Jim Reid was a successful executive in the U.K. who happened to be flying to New York on Sept. 11, 2001. Safely landing in Nova Scotia, he and his wife asked themselves if their lifestyle was sustainable, both personally and career-wise. Reid decided to move to Bridgewater, N.S., and launch the North American arm of a business that helps CEOs discover the benefits of corporate social responsibility. How? By helping them get rid of redundant stuff and give it a second life. The venture, Green Standards, diverts office equipment from landfills by donating it to the underprivileged.

How do we in Atlantic Canada apply new thinking to a big, hairy, audacious problem like climate change? Wanting to find out, David Holt attended a recent Solving Tough Problems module at the Shambhala Instititue for Authentic Leadership. The annual Summer Program attracts leading thinkers, futurists, artists, entrepreneurs, and civil servants who want to create a better society.

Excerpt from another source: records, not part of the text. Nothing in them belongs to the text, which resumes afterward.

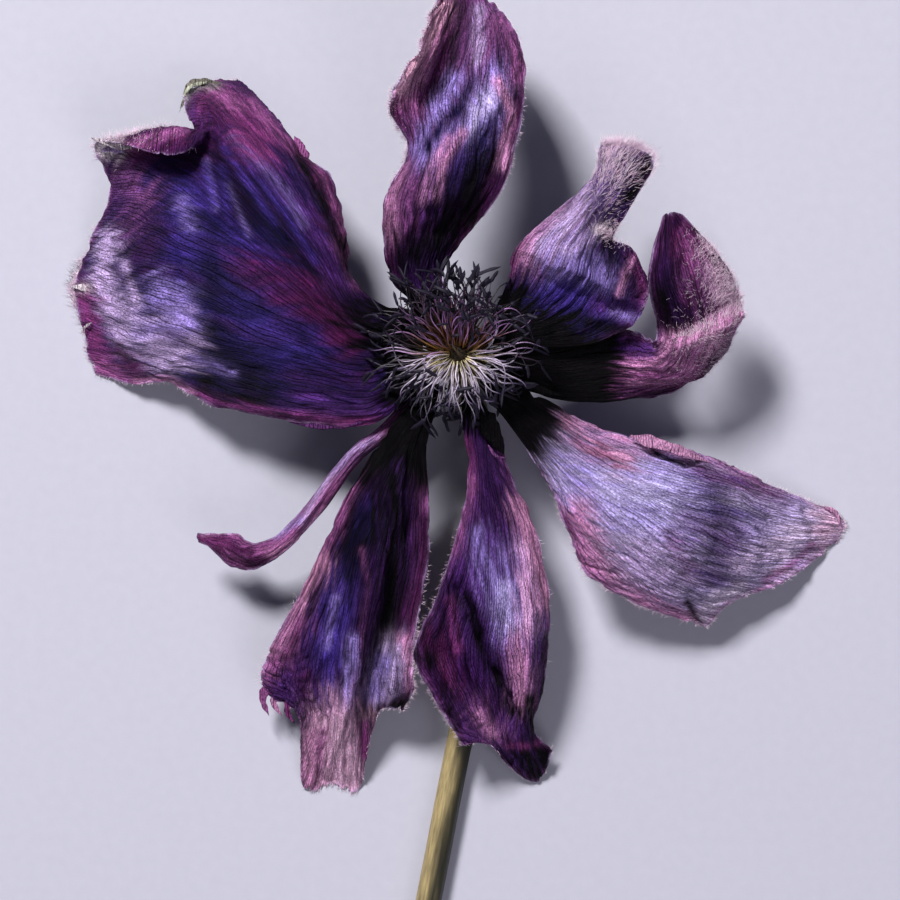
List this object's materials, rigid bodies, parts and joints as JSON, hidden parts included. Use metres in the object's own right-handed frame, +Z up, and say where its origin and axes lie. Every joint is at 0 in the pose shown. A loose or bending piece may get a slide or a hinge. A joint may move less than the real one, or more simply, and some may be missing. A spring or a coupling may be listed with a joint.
{
  "type": "anemone flower",
  "caption": "Wilted purple anemone flower, picked with its stem and laid on its back: pleated, curled tepals round a ring of stamens on a bent stem",
  "frame": {"origin": "On the surface that the flower lies on, under the middle of its box", "axes": "+Z up, out of the flower's face; +Y from the stem's cut end towards the top tepal; +X to the right as seen from above"},
  "size_m": [0.079, 0.1086, 0.0204],
  "materials": {
    "tepal": "dried petal, finely veined, with pale hairs on its back and rims",
    "stem": "dried green stalk, ribbed and hairy",
    "stamen": "cream and lavender filaments with dark purple anthers",
    "pistil": "olive brown, matt and felted"
  },
  "bodies": {
    "root": {"tepal_left": "tepal", "tepal_top": "tepal", "tepal_upper_right": "tepal", "tepal_right": "tepal", "tepal_lower_right": "tepal", "tepal_bottom": "tepal", "tepal_lower_left": "tepal", "tepal_rolled": "tepal", "stem": "stem", "stamens": "stamen", "pistils": "pistil"}
  },
  "joints": []
}
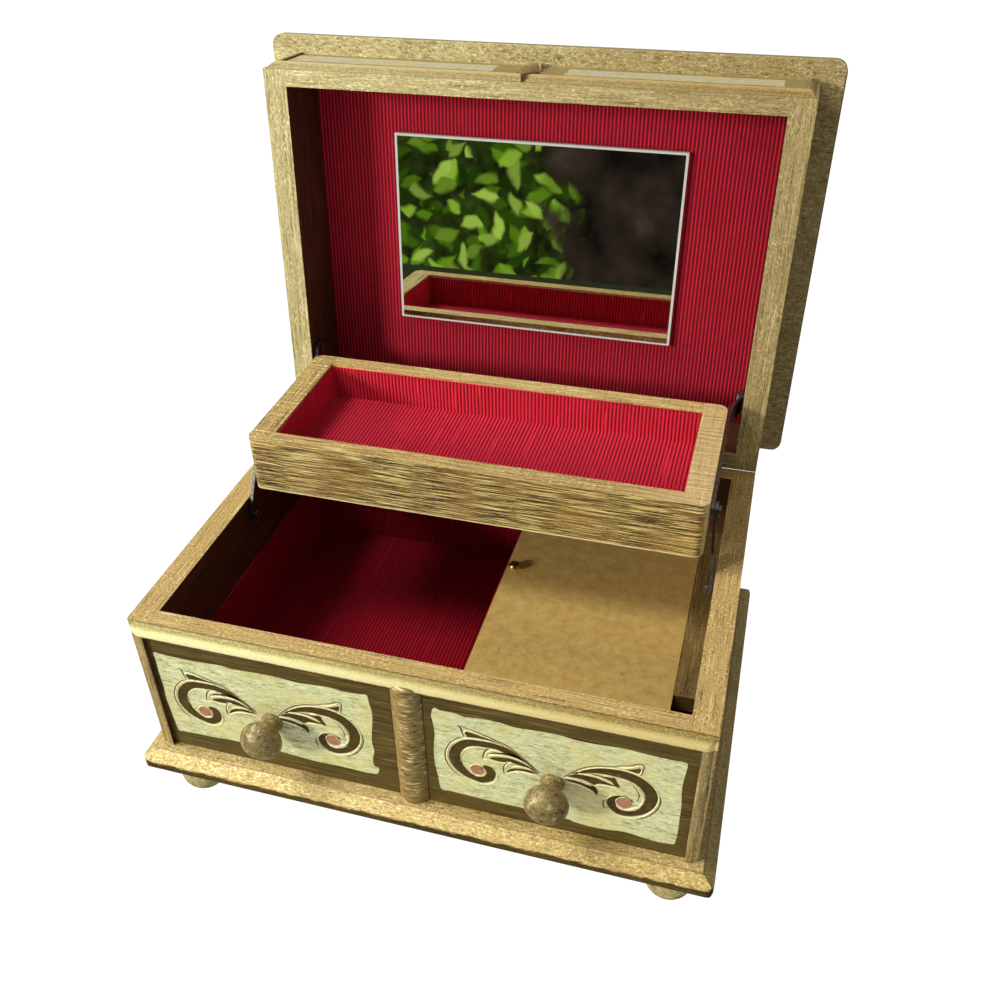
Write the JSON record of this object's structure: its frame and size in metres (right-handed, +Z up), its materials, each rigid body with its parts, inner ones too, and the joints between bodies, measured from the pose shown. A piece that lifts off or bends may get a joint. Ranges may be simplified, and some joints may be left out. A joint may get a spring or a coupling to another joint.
{
  "type": "musical jewellery box",
  "caption": "Wooden musical dressing and jewellery box with mock drawers, round feet, a hinged mirror lid and a lined tray that lifts as the lid opens.",
  "frame": {"origin": "on the table under the middle of the opened box's bounding box", "axes": "+X to the right as seen from the front, +Y to the back, +Z up"},
  "size_m": [0.239, 0.222, 0.2622],
  "materials": {
    "wood": "satin gold-painted carved wood with brown glaze in the hollows",
    "plinth_wood": "satin pale yellow-gold painted wood",
    "bare_wood": "bare or thinly stained wood, matt",
    "field": "pale green painted ground with brown scroll ornament, satin",
    "knob": "turned wood, mottled bronze-gold paint, satin",
    "cloth": "red corduroy, fine ribs, matt",
    "cover": "fibreboard sprayed gold, speckled, matt",
    "mirror": "silvered glass, polished",
    "steel": "plated steel strip, dull shine",
    "brass": "brass, slightly dulled"
  },
  "bodies": {
    "case": {"left_wall": "wood", "right_wall": "wood", "front_wall": "wood", "back_wall": "wood", "bottom_board": "bare_wood", "plinth": "plinth_wood", "left_front_panel": "field", "right_front_panel": "field", "front_divider": "wood", "left_knob": "knob", "right_knob": "knob", "front_left_foot": "plinth_wood", "front_right_foot": "plinth_wood", "back_left_foot": "plinth_wood", "back_right_foot": "plinth_wood", "partition": "bare_wood", "left_lining": "cloth", "right_lining": "cloth", "cover_board": "cover", "cover_screws": "brass", "cover_strip": "bare_wood", "case_hinge_leaves": "brass", "hinge_pins": "steel", "case_hinge_screws": "brass", "wall_pivots": "steel", "movement_bed": "brass", "barrel_cover": "brass", "mainspring": "steel", "comb": "steel", "comb_screws": "steel", "bed_screws": "steel", "governor_bracket": "brass"},
    "lid": {"lid_hinge_leaves": "brass", "lid_hinge_screws": "brass", "lid_left_rail": "wood", "lid_right_rail": "wood", "lid_front_rail": "wood", "lid_back_rail": "wood", "lid_board": "plinth_wood", "lid_left_panel": "field", "lid_right_panel": "field", "lid_divider": "wood", "lid_field": "field", "lid_lining": "cloth", "mirror_glass": "mirror", "lid_pivots": "steel"},
    "tray": {"tray_left_side": "wood", "tray_right_side": "wood", "tray_front": "wood", "tray_back": "wood", "tray_floor": "bare_wood", "tray_lining": "cloth", "tray_bars": "steel"},
    "arm_left": {"left_arm": "steel"},
    "arm_right": {"right_arm": "steel"},
    "key": {"winding_arbor": "steel", "winding_key": "brass"},
    "cylinder": {"pinned_cylinder": "brass"},
    "delay": {"delay_wheel": "brass"},
    "governor": {"governor_fan": "steel"}
  },
  "joints": [
    {"name": "lid_hinge", "type": "hinge", "parent": "case", "child": "lid", "pos_m": [0, 0.0606, 0.1006], "axis": [1, 0, 0], "range_deg": [0, 94.5]},
    {"name": "tray_hinge", "type": "hinge", "parent": "lid", "child": "tray", "pos_m": [0, 0.07179, 0.13062], "axis": [1, 0, 0], "range_deg": [-94.5, 0]},
    {"name": "arm_left_pivot", "type": "hinge", "parent": "case", "child": "arm_left", "pos_m": [-0.0988, -0.0128, 0.0918], "axis": [1, 0, 0], "range_deg": [0, 94.5]},
    {"name": "arm_right_pivot", "type": "hinge", "parent": "case", "child": "arm_right", "pos_m": [0.0988, -0.0128, 0.0918], "axis": [1, 0, 0], "range_deg": [0, 94.5]},
    {"name": "key_turn", "type": "hinge", "parent": "case", "child": "key", "pos_m": [0.0343, -0.0144, 0.022], "axis": [0, 0, 1], "continuous": true},
    {"name": "cylinder_turn", "type": "hinge", "parent": "case", "child": "cylinder", "pos_m": [0.063, -0.0144, 0.0487], "axis": [1, 0, 0], "continuous": true},
    {"name": "delay_turn", "type": "hinge", "parent": "case", "child": "delay", "pos_m": [0.0783, -0.0244, 0.0487], "axis": [1, 0, 0], "continuous": true},
    {"name": "governor_turn", "type": "hinge", "parent": "case", "child": "governor", "pos_m": [0.0836, -0.0299, 0.0487], "axis": [0, 0, 1], "continuous": true}
  ],
  "couplings": [
    {"joint": "tray_hinge", "follows": "lid_hinge", "ratio": -1},
    {"joint": "arm_left_pivot", "follows": "lid_hinge", "ratio": 1},
    {"joint": "arm_right_pivot", "follows": "lid_hinge", "ratio": 1},
    {"joint": "delay_turn", "follows": "cylinder_turn", "ratio": -4},
    {"joint": "governor_turn", "follows": "cylinder_turn", "ratio": 20}
  ]
}
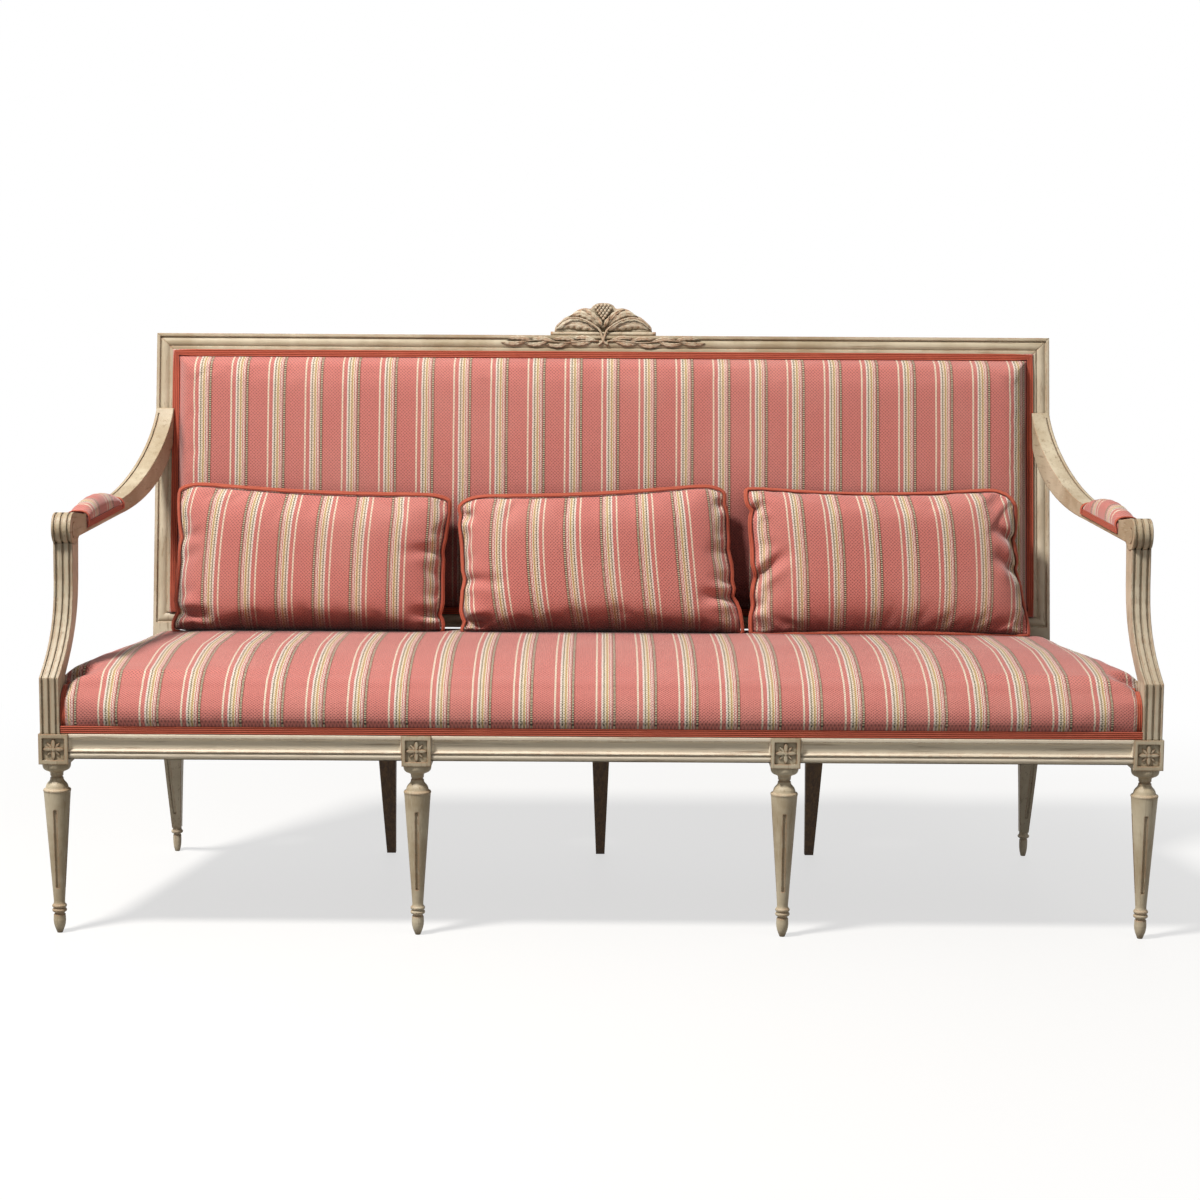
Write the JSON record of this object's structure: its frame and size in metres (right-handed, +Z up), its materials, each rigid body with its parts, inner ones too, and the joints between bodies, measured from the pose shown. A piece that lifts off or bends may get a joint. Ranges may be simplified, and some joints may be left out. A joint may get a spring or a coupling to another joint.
{
  "type": "open-arm settee",
  "caption": "Open-arm settee with a square carved show-wood back, turned fluted legs, striped upholstery and loose cushions.",
  "frame": {"origin": "on the floor, under the middle of the bounding box", "axes": "+X to the sitter's left as seen from the front (right in the picture), +Y to the back, +Z up; the front faces -Y"},
  "size_m": [1.9, 0.676, 1.0771],
  "materials": {
    "painted_wood": "worn satin paint",
    "bare_wood": "matt",
    "striped_cloth": "woven stripe",
    "braid": "corded gimp",
    "linen": "plain weave",
    "webbing": "coarse jute",
    "horsehair": "felted stuffing"
  },
  "bodies": {
    "sofa": {"front_leg_left": "painted_wood", "front_leg_inner_left": "painted_wood", "front_leg_inner_right": "painted_wood", "front_leg_right": "painted_wood", "front_rail_left": "painted_wood", "front_rail_center": "painted_wood", "front_rail_right": "painted_wood", "side_rail_left": "painted_wood", "side_rail_right": "painted_wood", "back_seat_rail": "bare_wood", "back_post_left": "painted_wood", "back_post_right": "painted_wood", "back_leg_left": "bare_wood", "back_leg_center": "bare_wood", "back_leg_right": "bare_wood", "back_bottom_rail": "painted_wood", "back_top_rail": "painted_wood", "back_uprights": "bare_wood", "crest_shell": "painted_wood", "rail_sprigs": "painted_wood", "seat_braces": "bare_wood", "corner_blocks": "bare_wood", "arm_left": "painted_wood", "arm_right": "painted_wood", "arm_support_left": "painted_wood", "arm_support_right": "painted_wood", "arm_dowels": "bare_wood", "seat_webbing": "webbing", "seat_hessian": "linen", "seat_stuffing": "horsehair", "seat_cover": "striped_cloth", "seat_gimp": "braid", "back_webbing": "webbing", "back_hessian": "linen", "back_stuffing": "horsehair", "back_cover": "striped_cloth", "back_gimp": "braid", "back_outer_cloth": "striped_cloth", "back_outer_gimp": "braid", "arm_pad_left": "horsehair", "arm_pad_right": "horsehair", "arm_cover_left": "striped_cloth", "arm_cover_right": "striped_cloth", "arm_gimp_left": "braid", "arm_gimp_right": "braid"},
    "loose_cushion_left": {"cushion_left": "striped_cloth", "cushion_insert_left": "linen", "cushion_cord_left": "braid"},
    "loose_cushion_center": {"cushion_center": "striped_cloth", "cushion_insert_center": "linen", "cushion_cord_center": "braid"},
    "loose_cushion_right": {"cushion_right": "striped_cloth", "cushion_insert_right": "linen", "cushion_cord_right": "braid"}
  },
  "joints": [
    {"name": "lift_cushion_left", "type": "slide", "parent": "sofa", "child": "loose_cushion_left", "axis": [0, 0, 1], "range_m": [0, 0.65]},
    {"name": "lift_cushion_center", "type": "slide", "parent": "sofa", "child": "loose_cushion_center", "axis": [0, 0, 1], "range_m": [0, 0.65]},
    {"name": "lift_cushion_right", "type": "slide", "parent": "sofa", "child": "loose_cushion_right", "axis": [0, 0, 1], "range_m": [0, 0.65]}
  ]
}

For a week, David experienced the “U-process”, a three-step application designed to tackle huge systemic crises. Apartheid, for example. For David, the experiential part of the “U-process” was the most powerful—learning that no shred of information is too trivial to be part of a solution.

Solving Tough Problems was taught in part by Adam Kahane, an economist and physicist, and by a dancer, Arawana Hayashi. Kahane’s essential insight: We can’t solve a problem if we can’t see our own role in it. Hayashi’s: Everything new is created from empty space. Stop what you are doing and look around.

You’ll be surprised by what you see.